Exercise description:
Using the records that follow, copy every line containing the word "with".
⟨
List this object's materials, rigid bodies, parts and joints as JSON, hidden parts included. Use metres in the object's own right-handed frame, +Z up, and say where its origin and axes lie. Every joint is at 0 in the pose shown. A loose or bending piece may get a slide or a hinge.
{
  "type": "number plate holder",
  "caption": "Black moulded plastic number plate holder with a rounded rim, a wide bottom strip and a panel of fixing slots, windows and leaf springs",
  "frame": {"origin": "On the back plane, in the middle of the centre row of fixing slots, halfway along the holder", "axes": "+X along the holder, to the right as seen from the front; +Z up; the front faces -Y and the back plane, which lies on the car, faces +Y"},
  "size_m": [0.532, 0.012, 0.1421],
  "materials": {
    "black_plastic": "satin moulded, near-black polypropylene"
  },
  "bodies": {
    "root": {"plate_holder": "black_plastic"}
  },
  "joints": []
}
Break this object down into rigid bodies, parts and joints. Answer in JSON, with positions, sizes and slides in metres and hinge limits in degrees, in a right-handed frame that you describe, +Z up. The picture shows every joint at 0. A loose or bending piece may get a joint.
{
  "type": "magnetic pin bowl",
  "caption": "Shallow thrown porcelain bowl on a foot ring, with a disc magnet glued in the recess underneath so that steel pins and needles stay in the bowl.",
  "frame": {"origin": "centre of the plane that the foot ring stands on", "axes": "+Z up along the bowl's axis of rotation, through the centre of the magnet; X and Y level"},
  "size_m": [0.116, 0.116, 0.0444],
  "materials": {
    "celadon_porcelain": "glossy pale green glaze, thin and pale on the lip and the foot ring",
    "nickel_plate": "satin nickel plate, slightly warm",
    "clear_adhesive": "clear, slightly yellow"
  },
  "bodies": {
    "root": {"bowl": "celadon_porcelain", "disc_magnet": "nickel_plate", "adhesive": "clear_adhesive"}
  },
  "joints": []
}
⟩
⟨
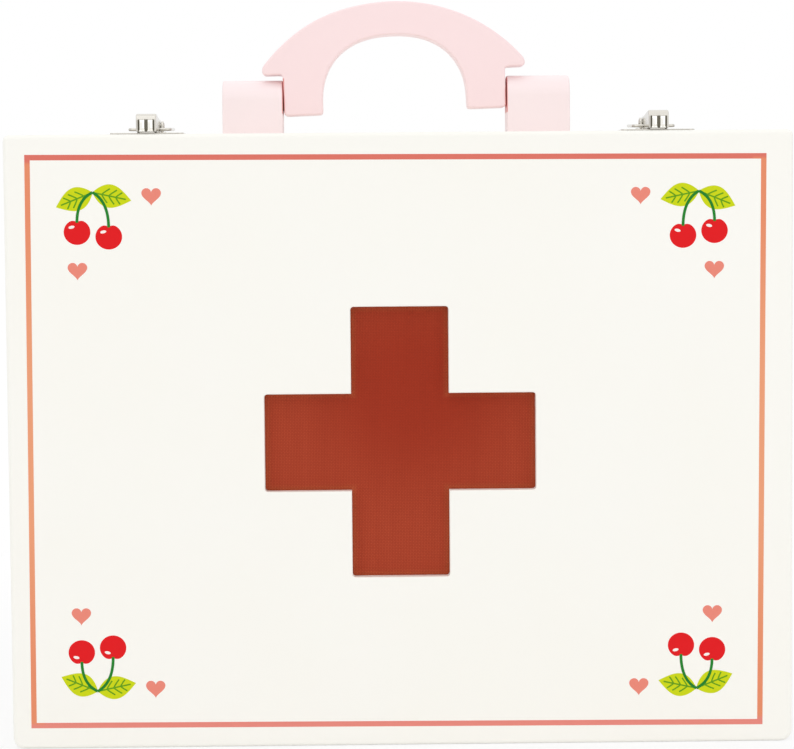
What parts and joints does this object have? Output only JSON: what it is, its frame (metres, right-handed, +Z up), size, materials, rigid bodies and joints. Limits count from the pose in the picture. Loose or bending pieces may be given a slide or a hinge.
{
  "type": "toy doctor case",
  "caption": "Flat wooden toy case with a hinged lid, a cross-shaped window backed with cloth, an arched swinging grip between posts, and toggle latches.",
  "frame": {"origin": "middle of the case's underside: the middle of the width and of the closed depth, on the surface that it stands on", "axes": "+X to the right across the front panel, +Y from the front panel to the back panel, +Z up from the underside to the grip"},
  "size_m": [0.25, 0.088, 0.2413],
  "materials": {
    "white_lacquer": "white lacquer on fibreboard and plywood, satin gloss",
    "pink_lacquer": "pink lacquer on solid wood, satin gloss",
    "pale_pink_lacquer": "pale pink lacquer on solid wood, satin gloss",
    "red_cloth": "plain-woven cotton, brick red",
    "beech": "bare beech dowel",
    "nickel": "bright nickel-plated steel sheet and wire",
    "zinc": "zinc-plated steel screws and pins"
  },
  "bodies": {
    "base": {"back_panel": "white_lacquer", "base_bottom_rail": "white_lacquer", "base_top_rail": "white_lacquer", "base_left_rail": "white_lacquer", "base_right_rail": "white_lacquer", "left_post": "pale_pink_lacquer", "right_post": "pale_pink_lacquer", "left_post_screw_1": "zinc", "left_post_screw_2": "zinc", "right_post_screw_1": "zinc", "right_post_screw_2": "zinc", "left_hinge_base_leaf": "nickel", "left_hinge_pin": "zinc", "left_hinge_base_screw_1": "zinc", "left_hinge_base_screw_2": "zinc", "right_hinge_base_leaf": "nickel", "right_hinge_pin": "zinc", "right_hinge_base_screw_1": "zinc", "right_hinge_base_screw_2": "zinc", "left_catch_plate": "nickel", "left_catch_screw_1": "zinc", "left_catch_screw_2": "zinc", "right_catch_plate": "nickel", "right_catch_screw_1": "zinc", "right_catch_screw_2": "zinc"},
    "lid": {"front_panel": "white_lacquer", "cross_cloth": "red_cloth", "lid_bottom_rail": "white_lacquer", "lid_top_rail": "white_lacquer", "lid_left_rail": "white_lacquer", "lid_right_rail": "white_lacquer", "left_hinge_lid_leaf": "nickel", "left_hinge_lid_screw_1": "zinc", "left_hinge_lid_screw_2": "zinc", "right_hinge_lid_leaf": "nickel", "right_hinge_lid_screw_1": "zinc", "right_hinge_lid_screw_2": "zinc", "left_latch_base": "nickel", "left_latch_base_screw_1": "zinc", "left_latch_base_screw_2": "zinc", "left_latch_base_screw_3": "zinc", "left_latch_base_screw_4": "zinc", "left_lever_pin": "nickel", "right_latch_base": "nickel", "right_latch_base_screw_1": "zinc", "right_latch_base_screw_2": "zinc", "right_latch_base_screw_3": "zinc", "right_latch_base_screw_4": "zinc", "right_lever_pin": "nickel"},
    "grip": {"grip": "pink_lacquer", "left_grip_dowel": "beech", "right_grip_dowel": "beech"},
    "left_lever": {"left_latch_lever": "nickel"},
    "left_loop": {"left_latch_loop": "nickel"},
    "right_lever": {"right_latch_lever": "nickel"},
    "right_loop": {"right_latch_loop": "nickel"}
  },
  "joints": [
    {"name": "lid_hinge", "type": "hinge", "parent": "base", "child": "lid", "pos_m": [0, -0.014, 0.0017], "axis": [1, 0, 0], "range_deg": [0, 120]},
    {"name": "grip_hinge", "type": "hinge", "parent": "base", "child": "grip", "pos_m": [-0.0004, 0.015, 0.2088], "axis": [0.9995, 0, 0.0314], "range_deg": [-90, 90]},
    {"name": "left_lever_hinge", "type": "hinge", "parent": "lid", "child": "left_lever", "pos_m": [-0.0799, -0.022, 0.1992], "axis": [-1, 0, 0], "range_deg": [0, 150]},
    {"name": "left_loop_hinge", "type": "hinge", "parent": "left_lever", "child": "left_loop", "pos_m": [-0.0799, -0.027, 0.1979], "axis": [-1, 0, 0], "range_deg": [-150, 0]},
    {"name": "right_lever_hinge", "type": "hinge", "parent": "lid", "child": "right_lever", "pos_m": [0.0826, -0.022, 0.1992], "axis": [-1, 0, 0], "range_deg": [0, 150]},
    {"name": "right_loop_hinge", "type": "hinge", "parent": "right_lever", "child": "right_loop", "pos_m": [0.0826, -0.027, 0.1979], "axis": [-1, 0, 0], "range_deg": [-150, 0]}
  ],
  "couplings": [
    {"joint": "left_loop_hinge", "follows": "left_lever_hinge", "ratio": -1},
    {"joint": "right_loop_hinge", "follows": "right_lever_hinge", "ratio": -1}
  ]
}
⟩
Task response:
  "caption": "Black moulded plastic number plate holder with a rounded rim, a wide bottom strip and a panel of fixing slots, windows and leaf springs",
Break this object down into rigid bodies, parts and joints. Answer in JSON, with positions, sizes and slides in metres and hinge limits in degrees, in a right-handed frame that you describe, +Z up. The picture shows every joint at 0. A loose or bending piece may get a joint.
  "caption": "Shallow thrown porcelain bowl on a foot ring, with a disc magnet glued in the recess underneath so that steel pins and needles stay in the bowl.",
  "caption": "Flat wooden toy case with a hinged lid, a cross-shaped window backed with cloth, an arched swinging grip between posts, and toggle latches.",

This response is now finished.